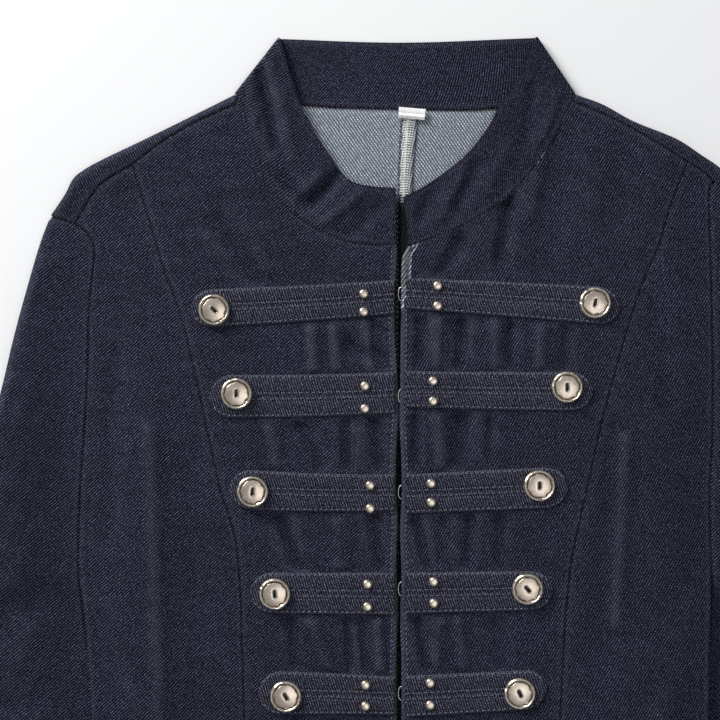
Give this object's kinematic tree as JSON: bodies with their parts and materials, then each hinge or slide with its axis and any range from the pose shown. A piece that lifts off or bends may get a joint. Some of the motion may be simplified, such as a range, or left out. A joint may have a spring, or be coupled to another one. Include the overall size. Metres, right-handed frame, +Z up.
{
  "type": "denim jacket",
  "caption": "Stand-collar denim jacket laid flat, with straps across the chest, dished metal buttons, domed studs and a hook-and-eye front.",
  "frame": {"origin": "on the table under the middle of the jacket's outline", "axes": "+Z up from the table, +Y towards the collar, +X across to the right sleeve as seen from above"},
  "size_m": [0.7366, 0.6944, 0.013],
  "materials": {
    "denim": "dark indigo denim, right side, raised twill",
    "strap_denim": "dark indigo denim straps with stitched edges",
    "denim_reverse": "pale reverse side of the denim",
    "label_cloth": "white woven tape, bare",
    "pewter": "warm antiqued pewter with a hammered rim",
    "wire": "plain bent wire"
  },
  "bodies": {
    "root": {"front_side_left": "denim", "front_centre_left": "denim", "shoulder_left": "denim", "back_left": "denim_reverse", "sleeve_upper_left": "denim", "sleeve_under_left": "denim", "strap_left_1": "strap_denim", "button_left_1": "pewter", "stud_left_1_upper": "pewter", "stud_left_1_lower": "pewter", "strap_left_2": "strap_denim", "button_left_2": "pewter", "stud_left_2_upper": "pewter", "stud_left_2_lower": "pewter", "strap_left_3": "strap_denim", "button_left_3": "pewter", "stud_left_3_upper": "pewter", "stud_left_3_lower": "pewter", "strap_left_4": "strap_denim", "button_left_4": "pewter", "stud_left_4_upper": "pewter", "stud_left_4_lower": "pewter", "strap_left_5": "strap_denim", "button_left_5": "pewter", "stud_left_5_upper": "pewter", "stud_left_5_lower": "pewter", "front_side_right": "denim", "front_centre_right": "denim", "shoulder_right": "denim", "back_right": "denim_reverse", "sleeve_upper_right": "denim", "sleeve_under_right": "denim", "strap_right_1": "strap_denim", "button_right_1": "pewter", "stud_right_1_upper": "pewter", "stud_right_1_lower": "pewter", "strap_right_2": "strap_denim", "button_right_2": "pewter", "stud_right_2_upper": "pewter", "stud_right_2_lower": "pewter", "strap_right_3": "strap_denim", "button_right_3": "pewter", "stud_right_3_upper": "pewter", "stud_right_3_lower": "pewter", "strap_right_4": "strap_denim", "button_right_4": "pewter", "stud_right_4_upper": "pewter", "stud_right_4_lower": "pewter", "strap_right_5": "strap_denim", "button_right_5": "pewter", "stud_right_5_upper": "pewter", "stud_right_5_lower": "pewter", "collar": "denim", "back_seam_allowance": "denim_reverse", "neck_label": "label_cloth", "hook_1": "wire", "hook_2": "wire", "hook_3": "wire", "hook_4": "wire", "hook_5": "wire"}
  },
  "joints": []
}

+++

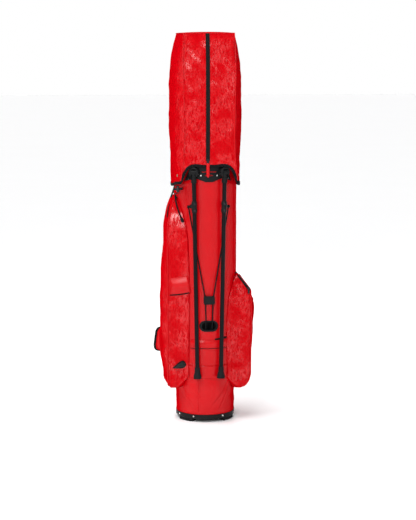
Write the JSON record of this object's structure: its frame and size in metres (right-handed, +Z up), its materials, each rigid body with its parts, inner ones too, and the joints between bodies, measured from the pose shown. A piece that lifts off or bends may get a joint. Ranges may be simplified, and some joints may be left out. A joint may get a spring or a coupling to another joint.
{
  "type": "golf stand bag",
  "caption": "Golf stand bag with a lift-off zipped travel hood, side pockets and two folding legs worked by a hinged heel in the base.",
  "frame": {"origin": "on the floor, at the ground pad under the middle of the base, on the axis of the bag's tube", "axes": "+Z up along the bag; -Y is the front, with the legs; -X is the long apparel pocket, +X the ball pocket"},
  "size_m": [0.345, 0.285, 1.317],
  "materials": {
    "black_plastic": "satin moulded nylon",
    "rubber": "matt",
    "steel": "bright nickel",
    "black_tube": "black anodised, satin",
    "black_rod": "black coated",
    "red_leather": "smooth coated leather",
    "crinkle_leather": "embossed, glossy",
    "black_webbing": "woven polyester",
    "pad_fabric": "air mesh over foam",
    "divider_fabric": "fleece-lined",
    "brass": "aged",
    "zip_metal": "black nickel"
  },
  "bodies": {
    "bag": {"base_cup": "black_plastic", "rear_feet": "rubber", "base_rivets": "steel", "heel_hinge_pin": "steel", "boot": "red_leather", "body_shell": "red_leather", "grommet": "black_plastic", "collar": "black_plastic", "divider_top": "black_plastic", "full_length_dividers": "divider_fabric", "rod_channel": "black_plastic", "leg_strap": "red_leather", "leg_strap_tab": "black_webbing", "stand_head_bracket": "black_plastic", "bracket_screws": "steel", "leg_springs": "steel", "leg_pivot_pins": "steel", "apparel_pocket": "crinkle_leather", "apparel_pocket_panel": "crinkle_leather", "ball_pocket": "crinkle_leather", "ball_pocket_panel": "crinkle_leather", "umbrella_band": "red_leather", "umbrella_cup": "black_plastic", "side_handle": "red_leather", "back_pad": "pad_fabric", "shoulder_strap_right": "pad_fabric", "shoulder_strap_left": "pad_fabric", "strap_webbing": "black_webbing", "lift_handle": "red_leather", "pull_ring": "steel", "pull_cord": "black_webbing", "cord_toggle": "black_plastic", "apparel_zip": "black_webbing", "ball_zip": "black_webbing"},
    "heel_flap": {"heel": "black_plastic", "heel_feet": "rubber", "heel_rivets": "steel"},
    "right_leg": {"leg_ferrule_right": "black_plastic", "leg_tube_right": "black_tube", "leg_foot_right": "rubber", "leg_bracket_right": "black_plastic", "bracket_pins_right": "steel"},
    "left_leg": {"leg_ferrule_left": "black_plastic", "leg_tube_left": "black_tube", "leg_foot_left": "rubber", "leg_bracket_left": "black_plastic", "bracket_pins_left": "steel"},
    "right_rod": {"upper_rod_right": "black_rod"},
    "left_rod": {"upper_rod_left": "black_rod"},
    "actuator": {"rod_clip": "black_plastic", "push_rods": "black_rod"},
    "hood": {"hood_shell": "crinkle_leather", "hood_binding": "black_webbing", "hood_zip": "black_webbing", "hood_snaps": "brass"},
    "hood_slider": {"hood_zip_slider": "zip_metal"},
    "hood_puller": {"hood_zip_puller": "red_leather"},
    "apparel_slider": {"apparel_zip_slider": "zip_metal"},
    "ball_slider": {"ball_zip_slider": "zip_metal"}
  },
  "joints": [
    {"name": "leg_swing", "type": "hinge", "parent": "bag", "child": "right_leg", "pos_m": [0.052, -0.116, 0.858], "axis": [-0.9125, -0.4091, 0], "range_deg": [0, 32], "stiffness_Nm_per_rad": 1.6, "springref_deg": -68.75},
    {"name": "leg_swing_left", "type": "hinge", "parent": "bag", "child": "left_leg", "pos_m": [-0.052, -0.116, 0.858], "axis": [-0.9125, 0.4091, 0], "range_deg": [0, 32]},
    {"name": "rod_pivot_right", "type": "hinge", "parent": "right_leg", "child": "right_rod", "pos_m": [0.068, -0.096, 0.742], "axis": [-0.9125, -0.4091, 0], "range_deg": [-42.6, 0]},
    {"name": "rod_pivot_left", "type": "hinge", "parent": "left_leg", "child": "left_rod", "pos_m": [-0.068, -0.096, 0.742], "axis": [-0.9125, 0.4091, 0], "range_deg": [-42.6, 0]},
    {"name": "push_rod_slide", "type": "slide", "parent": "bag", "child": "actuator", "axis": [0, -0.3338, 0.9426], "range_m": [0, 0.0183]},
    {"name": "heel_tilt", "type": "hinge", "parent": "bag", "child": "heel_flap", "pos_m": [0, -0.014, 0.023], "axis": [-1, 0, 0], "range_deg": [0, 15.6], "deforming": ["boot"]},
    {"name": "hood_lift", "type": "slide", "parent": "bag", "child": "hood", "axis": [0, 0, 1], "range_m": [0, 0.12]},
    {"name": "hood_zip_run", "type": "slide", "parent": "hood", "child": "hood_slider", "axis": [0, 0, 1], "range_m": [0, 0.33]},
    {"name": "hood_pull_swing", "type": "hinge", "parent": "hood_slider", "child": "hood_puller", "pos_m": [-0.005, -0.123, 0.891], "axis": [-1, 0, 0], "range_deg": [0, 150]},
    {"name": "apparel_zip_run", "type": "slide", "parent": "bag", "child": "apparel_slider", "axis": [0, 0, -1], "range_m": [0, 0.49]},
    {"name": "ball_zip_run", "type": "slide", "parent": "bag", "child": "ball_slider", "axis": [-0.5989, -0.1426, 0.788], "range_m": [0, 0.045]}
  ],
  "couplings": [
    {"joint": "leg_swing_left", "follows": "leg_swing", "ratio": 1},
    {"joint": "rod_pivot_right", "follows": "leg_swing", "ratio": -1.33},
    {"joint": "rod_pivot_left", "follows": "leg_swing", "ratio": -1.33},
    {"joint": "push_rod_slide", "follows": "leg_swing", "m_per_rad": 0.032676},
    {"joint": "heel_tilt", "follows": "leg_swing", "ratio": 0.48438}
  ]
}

+++

_GIVEN INSTRUCTION_
How many lines of the data contain the word "bends"? Answer with the number alone.

_SOLUTION_
2